Optical Instruments
Optical instruments
When we use an optical instrument, whether it be something very simple like a magnifying glass, or more complicated like a telescope or microscope, we're usually trying to make things look bigger so that we can easily see the finer details.
Optical instruments processes light waves to enhance an image for viewing, or analyzes light waves (or photons) to determine one of a number of characteristic properties. If we want to make things look bigger, we need to use converging mirrors or lenses. Diverging mirrors or lenses gives smaller images.
Early optical instruments
Early forms optical instruments includeded the telescopes and microscopes, which were developed in the 17th century. They were, in many instances, instruments of prestige as much as instruments of science, making up in finely tooled leather and polished wood for a flawed optical performance.
The formulae and methods of making good optical glass had not been discovered; the understanding of how defects in lens imaging could be cancelled out by an appropriate sequence of lenses made from different glasses was not available. Some instrument makers made trial and error progress but it took 200 years before this fundamental lack of knowledge was made good. In Britain, Michael Faraday spent five years of the 1820s extending the range of optical glass available. Microscopes and telescopes came of age in the nineteenth century.
Later developments
Numerous other optical devices were developed in the nineteenth century. Optical spectroscopy, the science of measuring the spectrum of light to find out the kind of atoms emitting the light, their properties and their environment, was a nineteenth century development. Optical glass prisms were the central component ofthe spectroscope.
In the nineteenth century the polarisation of light was discovered, a property of light scarcely perceived by the human eye.

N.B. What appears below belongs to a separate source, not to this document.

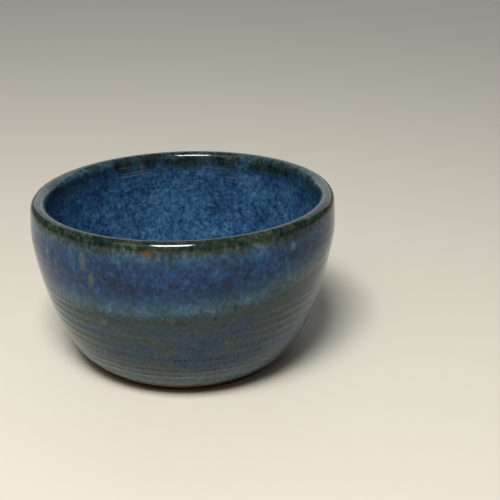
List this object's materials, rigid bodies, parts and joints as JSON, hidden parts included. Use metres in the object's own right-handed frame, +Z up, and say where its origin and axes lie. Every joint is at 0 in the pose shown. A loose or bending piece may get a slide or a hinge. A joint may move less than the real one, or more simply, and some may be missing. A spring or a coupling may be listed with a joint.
{
  "type": "shaving bowl",
  "caption": "Deep round glazed stoneware bowl with a thick rounded lip and a trimmed foot ring, for whipping shaving soap to lather with a brush.",
  "frame": {"origin": "centre of the foot ring's standing face, on the bowl's axis, where the bowl meets the table", "axes": "+Z up along the bowl's turning axis; the bowl is the same all round, so X and Y are free, and -Y faces the viewer"},
  "size_m": [0.1098, 0.1098, 0.0612],
  "materials": {
    "stoneware": "bare fired brown clay, matte, trimmed on the wheel",
    "liner_glaze": "glossy mottled cobalt blue glaze",
    "upper_glaze": "glossy mottled blue glaze that breaks green-brown over the lip",
    "lower_glaze": "glossy thin slate glaze that shows the throwing rings"
  },
  "bodies": {
    "root": {"stoneware_body": "stoneware", "liner_glaze_coat": "liner_glaze", "upper_glaze_coat": "upper_glaze", "lower_glaze_coat": "lower_glaze"}
  },
  "joints": []
}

The Scottish physicist David Brewster made important discoveries about polarised light and another Scot, William Nicol, devised the standard method of producing polarised light at will, using his Nicol prisms.

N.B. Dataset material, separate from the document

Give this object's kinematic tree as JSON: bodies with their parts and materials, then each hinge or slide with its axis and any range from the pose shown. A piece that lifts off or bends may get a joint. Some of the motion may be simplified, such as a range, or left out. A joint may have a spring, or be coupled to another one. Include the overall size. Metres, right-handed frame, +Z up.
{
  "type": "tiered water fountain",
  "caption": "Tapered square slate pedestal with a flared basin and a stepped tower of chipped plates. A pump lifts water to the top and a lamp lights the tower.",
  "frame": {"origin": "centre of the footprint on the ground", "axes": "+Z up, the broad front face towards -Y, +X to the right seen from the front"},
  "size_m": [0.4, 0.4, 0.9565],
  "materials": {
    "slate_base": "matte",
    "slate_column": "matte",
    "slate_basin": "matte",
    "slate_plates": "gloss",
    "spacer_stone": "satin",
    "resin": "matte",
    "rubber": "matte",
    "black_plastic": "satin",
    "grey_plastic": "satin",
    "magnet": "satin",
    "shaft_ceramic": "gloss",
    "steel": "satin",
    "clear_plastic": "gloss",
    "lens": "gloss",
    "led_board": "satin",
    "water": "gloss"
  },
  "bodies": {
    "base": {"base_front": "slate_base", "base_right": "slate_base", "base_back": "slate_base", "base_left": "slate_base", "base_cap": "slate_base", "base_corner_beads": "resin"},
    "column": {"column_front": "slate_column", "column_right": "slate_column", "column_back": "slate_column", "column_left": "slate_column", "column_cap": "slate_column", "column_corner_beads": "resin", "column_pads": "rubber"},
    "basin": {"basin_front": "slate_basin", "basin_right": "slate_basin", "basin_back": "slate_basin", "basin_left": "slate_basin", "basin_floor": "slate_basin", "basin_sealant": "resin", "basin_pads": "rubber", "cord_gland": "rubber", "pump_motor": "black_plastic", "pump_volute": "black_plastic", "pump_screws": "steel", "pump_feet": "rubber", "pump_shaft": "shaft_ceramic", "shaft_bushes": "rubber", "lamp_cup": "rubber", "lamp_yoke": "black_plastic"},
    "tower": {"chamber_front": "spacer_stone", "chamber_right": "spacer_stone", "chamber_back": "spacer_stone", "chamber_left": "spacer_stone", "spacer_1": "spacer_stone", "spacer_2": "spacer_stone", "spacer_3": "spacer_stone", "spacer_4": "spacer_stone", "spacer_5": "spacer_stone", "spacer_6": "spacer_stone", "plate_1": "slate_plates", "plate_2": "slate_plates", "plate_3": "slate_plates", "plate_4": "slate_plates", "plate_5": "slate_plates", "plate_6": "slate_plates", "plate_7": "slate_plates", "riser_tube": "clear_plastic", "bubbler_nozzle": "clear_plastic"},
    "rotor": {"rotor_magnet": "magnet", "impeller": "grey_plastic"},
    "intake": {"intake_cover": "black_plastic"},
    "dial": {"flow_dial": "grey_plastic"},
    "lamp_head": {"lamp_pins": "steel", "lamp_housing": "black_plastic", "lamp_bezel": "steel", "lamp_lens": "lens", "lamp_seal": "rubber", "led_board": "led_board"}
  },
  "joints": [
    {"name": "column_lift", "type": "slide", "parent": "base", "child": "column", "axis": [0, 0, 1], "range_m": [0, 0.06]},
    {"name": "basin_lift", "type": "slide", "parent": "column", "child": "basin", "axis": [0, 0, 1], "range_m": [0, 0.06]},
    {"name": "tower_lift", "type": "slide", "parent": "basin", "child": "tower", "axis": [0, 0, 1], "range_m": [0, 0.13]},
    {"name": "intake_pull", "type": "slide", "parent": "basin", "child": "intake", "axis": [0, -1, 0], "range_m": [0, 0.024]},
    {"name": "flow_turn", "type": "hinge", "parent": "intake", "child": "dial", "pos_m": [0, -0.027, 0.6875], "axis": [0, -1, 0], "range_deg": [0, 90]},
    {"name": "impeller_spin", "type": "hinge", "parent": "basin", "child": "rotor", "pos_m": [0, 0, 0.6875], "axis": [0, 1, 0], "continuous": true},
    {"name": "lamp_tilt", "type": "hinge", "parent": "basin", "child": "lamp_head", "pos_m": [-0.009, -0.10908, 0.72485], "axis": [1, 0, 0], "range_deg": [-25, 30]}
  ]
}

Photographic cameras (see Photography) were developed from the camera of early centuries and were greatly improved as lens imaging became better understood. David Brewster also developed the lenticular stereoscope, in 1849, which became hugely popular in combination with stereoscopic pictures marketed by many photographers. Earlier (in 1817) Brewster had invented the kaleidoscope, another immensely popular optical toy which never had any pretensions to be a scientific instrument. The stereoscope, though, has serious uses. For example, it is from stereoscopic aerial pictures that the Ordnance Survey now constructs its very accurate topographic maps.